I answer that God reconciled us to Himself as efficient cause, namely, on His part, but in order that it be meritorious for us, it is necessary that reconciliation be made on our part, namely, in Baptism and in Penance. And then we cease from sins.
Unde autem adsit nobis huiusmodi facultas reconciliandi Deo, ostendit ex hoc scilicet quod dedit nobis potestatem iuste vivendi, qua possumus abstinere a peccatis, et, hoc faciendo, reconciliamur Deo. Et ideo dicit eum qui non, et cetera. Quasi dicat: bene potestis reconciliari, quia Deus, scilicet Pater, eum, scilicet Christum, qui non noverat peccatum, I Petri, II, 22: qui peccatum non fecit, etc; Ioannem, VIII, 46: quis ex nobis arguet me, etc, pro nobis fecit peccatum. Quod tripliciter exponitur. Uno modo, quia consuetudo veteris legis est ut sacrificium pro peccato, peccatum nominetur, Osee, IV, 8: peccata populi mei comedent, id est oblata pro peccato. Tunc est sensus fecit peccatum, id est hostiam, vel sacrificium pro peccato. Alio modo, quia peccatum aliquando sumitur pro similitudine peccati, vel pro poena peccati, Romanos, VIII, 3: misit Deus Filium suum in similitudinem peccati, etc, id est de similitudine peccati damnavit peccatum. Et tunc est sensus fecit peccatum, id est fecit eum assumere carnem mortalem et passibilem. Tertio modo, quia aliquando dicitur hoc esse hoc vel illud, non quia sit, sed quia opinantur homines ita esse. Et tunc est sensus fecit peccatum, id est fecit eum reputari peccatorem, Isaiae, LIII, 12: cum iniquis reputatus est.
Where we get the faculty to reconcile to God is indicated by the fact that He gave us the power to live justly and and abstain from sins. By doing this we are reconciled to God. Hence he says, Him, who knew no sin, He has made sin for us, as if to say: you can be reconciled to God because Him, namely, Christ, Who knew no sin: He committed no sin; no guile was found on His lips (1 Peter 2:22); which of you convicts me of sin (John 8:46); He, namely, God the Father, has made sin for us. This can be explained in three ways. In one way because it was the custom of the Old Law to call a sacrifice for sin: they feed on the sin of my people (Hosea, 4:8), which means the offerings for sin. Then the sense is: He has made sin, which means the victim of sacrifice for sin. In another way, because sin is sometimes taken for the likeness of sin, or the punishment of sin: God sending His own Son in the likeness of of sinful flesh and for sin, He condemned sin in the flesh (Romans 8:3). Then the sense is: He has made sin, which means made Him assume mortal and suffering flesh. In a third way, because on thing is said to be this or that, not because it is so, but because man considers it such. Then the sense is: He has made sin, which means made Him regarded a sinner: He was numbered with the transgressors (Isaiah 53:12).

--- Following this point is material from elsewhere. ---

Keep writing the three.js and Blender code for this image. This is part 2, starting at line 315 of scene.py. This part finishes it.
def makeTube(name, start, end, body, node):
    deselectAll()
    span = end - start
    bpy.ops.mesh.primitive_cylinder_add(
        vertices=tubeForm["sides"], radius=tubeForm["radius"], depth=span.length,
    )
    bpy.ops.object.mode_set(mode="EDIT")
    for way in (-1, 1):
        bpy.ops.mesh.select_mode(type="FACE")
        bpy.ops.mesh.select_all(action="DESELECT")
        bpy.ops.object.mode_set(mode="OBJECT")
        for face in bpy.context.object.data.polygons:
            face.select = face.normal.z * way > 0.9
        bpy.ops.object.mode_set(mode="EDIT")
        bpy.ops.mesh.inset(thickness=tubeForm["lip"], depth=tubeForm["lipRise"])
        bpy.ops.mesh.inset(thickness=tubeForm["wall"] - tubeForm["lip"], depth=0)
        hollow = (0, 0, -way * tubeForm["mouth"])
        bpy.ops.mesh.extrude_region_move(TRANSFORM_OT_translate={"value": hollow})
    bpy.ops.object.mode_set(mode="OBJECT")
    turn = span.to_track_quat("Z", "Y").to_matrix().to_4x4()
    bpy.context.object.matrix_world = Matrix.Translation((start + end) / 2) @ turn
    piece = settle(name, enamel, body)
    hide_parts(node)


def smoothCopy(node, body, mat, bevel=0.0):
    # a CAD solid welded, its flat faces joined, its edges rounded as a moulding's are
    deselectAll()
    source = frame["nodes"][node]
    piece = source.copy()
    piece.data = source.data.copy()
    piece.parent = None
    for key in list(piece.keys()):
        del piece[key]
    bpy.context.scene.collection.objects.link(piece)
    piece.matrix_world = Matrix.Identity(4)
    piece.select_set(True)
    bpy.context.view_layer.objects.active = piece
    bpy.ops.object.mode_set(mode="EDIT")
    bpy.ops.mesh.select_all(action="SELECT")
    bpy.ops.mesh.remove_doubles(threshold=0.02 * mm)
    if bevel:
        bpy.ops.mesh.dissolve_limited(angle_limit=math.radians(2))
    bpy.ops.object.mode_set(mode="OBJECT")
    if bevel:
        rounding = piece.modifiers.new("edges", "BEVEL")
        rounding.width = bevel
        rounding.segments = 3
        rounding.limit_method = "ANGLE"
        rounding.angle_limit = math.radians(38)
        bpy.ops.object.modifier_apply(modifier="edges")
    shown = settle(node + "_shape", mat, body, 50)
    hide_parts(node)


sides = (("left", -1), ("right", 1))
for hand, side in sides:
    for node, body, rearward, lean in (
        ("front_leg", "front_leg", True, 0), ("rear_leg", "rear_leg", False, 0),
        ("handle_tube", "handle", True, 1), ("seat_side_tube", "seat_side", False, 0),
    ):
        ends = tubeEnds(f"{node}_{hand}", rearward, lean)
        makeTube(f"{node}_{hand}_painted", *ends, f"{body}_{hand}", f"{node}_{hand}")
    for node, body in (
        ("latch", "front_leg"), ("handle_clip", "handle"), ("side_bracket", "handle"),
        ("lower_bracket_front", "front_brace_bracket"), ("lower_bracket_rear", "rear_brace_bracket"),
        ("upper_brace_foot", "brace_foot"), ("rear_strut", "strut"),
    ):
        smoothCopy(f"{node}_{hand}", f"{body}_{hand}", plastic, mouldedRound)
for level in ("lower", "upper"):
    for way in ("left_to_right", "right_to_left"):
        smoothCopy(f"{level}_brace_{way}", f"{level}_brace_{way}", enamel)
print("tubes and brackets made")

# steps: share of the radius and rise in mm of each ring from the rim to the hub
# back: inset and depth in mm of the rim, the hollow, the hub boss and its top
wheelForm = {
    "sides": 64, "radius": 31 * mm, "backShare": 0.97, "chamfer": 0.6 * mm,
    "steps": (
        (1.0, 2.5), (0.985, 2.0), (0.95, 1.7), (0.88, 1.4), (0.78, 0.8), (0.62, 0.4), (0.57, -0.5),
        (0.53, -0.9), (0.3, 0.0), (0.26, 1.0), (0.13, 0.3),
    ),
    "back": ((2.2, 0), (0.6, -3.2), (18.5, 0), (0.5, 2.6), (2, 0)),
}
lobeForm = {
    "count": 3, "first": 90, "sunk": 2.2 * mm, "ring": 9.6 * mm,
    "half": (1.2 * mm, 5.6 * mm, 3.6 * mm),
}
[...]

Et hoc quidem fecit, ut nos efficeremur iustitia, id est ut nos, qui peccatores sumus, efficeremur non solum iusti, imo ipsa iustitia, id est iustificaremur a Deo; vel iustitia, quia non solum nos iustificavit, sed etiam voluit quod per nos alii iustificarentur. Iustitia, dico, Dei, non nostra. Et in Christo, id est per Christum.
He did this, that we might be made the justice of God in Him, which means that we, who are sinners, might be made not only just, but also justice itself, which means that we might be justified by God. Or justice, because He not only justified us, but also willed that others be justified by us. The justice, I say, of God, not ours. And in Him, which means through Christ.

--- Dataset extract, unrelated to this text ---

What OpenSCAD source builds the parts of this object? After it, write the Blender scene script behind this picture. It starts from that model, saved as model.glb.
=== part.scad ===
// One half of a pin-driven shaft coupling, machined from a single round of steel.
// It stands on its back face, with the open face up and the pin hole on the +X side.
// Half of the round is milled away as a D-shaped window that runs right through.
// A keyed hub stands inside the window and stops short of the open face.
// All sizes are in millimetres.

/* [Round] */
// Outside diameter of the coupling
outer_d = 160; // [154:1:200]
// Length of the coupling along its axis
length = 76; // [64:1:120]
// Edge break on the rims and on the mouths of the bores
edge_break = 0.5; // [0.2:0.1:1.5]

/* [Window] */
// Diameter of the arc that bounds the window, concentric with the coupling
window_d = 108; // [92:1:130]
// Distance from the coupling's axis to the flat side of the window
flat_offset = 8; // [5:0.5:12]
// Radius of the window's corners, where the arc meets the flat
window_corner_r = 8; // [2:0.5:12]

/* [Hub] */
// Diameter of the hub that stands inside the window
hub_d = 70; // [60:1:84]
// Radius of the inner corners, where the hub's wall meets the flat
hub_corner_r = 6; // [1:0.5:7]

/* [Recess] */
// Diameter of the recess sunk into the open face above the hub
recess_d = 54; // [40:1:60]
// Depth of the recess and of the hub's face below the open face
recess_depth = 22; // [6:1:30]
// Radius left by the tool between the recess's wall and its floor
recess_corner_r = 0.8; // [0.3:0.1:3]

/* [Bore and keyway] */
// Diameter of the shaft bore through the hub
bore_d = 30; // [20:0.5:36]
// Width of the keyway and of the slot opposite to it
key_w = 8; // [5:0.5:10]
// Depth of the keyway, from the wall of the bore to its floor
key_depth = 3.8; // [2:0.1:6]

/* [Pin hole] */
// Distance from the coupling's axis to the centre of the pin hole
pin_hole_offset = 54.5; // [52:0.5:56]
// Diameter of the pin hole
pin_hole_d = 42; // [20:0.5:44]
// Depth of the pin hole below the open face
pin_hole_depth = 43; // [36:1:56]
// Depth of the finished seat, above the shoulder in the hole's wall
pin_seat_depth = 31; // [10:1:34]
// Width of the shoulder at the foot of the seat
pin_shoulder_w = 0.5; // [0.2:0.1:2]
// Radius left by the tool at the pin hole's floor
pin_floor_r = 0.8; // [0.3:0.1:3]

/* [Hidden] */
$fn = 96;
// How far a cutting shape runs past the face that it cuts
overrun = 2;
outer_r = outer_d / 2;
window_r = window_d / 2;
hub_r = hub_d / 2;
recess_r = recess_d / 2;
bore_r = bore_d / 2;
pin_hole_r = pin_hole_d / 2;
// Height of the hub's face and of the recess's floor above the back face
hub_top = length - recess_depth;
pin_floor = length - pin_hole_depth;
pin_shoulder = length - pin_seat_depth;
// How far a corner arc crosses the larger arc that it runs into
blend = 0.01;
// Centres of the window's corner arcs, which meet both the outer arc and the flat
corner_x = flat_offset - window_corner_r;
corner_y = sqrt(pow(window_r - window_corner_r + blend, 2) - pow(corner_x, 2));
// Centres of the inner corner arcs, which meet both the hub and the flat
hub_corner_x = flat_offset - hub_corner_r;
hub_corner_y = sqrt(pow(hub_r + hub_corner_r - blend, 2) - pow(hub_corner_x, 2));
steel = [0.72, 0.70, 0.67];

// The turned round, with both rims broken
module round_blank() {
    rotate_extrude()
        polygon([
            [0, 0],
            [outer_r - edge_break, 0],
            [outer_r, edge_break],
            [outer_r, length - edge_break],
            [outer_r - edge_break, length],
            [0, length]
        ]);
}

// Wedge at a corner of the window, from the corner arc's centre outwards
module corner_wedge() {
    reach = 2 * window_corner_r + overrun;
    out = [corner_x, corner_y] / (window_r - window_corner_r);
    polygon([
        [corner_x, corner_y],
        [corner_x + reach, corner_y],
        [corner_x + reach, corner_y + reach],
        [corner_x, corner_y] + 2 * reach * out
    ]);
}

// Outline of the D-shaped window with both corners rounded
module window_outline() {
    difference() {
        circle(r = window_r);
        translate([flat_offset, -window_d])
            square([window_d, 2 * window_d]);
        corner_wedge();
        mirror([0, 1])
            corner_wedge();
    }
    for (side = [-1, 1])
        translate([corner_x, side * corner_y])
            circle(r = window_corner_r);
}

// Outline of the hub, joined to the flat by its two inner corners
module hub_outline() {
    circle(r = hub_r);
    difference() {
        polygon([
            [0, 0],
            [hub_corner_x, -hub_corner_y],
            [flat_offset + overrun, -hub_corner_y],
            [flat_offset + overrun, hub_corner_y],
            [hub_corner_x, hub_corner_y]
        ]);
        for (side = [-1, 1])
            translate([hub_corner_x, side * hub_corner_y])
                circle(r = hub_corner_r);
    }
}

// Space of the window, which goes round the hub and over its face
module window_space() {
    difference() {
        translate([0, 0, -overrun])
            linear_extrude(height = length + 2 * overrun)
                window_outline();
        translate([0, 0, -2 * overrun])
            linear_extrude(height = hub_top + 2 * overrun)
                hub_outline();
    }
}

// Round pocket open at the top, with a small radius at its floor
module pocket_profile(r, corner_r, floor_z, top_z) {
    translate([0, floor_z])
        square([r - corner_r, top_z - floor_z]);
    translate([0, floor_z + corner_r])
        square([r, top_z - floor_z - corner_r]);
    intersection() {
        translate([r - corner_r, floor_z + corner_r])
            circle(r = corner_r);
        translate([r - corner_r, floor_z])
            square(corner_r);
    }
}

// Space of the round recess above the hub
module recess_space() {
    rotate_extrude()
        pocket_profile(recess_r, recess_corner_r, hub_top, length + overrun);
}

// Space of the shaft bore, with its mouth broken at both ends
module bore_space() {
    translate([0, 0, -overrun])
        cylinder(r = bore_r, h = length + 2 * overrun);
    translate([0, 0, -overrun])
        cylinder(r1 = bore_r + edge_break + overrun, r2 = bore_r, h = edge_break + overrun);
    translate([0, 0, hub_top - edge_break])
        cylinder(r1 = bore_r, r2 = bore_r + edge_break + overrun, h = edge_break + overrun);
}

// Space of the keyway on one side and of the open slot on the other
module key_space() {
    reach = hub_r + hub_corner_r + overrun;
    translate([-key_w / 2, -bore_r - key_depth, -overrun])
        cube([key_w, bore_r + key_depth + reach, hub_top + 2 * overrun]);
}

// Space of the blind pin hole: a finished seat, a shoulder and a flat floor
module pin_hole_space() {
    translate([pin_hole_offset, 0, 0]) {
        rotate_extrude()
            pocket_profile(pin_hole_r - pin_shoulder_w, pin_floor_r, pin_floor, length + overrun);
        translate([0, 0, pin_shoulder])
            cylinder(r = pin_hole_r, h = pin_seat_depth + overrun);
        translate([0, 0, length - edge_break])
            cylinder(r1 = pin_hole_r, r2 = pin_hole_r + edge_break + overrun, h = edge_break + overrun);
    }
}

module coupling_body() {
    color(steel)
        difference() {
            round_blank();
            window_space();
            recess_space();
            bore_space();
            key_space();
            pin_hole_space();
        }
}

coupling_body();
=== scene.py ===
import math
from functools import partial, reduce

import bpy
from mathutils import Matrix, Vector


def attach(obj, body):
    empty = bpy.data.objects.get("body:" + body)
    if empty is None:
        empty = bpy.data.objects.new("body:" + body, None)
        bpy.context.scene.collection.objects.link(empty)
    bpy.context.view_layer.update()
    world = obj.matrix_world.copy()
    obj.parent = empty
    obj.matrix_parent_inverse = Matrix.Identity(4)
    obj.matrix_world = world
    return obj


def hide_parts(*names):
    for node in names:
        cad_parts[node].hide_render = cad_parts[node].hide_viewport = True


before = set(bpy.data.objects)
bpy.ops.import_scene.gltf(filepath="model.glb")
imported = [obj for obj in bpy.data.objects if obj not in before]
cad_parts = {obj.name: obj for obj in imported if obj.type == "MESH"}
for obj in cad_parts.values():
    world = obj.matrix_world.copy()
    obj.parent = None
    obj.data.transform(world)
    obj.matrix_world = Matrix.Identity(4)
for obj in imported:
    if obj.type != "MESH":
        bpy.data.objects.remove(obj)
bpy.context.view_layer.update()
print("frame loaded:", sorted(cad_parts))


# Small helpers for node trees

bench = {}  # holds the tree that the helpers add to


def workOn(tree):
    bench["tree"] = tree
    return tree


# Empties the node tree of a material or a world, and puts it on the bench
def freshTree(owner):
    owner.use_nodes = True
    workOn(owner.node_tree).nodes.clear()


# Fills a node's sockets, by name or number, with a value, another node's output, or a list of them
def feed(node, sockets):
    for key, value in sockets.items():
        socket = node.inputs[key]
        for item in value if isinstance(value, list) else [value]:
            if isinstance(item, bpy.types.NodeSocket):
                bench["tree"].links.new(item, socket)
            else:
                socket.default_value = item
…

Vel, aliter, ut ipse Christus dicatus iustitia. Et tunc est sensus ut nos efficeremur iustitia, id est ut inhaereremus Christo per amorem et fidem, quia Christus est ipsa iustita. Dicit autem, Dei, ut excludat iustitiam hominis, quae est qua homo confidit de propriis meritis, Romanos, X, 3: ignorantes Dei iustitiam, etc, in ipso, scilicet Christo, id est per Christum, quia ipse factus est nobis iustitia, I Corinthios, I, 30.
Or another way, that Christ Himself be called justice. Then the sense is this: that we might be made the justice of God in Him, which means cling to Christ by love and faith, because Christ is justice itself. Because he says, of God, to exclude the man's justice, by which a man trusts in his own merits: for, being ignorant of the righteousness that comes from God, and seeking to establish their own, they did not submit to God's righteousness (Romans 10:3). In Him, namely, in Christ, which means by Christ, because He was made justice for us (1 Corinthians 1:30).
Here, we can sum up that there are three senses of Christ being made sin:
(1) Christ was made the sacrifice for our sins;
(2) Christ assumed the mortal and suffering flesh;
(3) Christ was numbered among the transgressors.
On the contrary, no commentators (Fathers, Doctors, or great ecclesiastical commentators like Cornelius Lapide) have ever made the claim that Christ actually became sins. Therefore, the attempt of the defenders of the V2-NO Sect was absolutely futile and contrary to the Church teaching.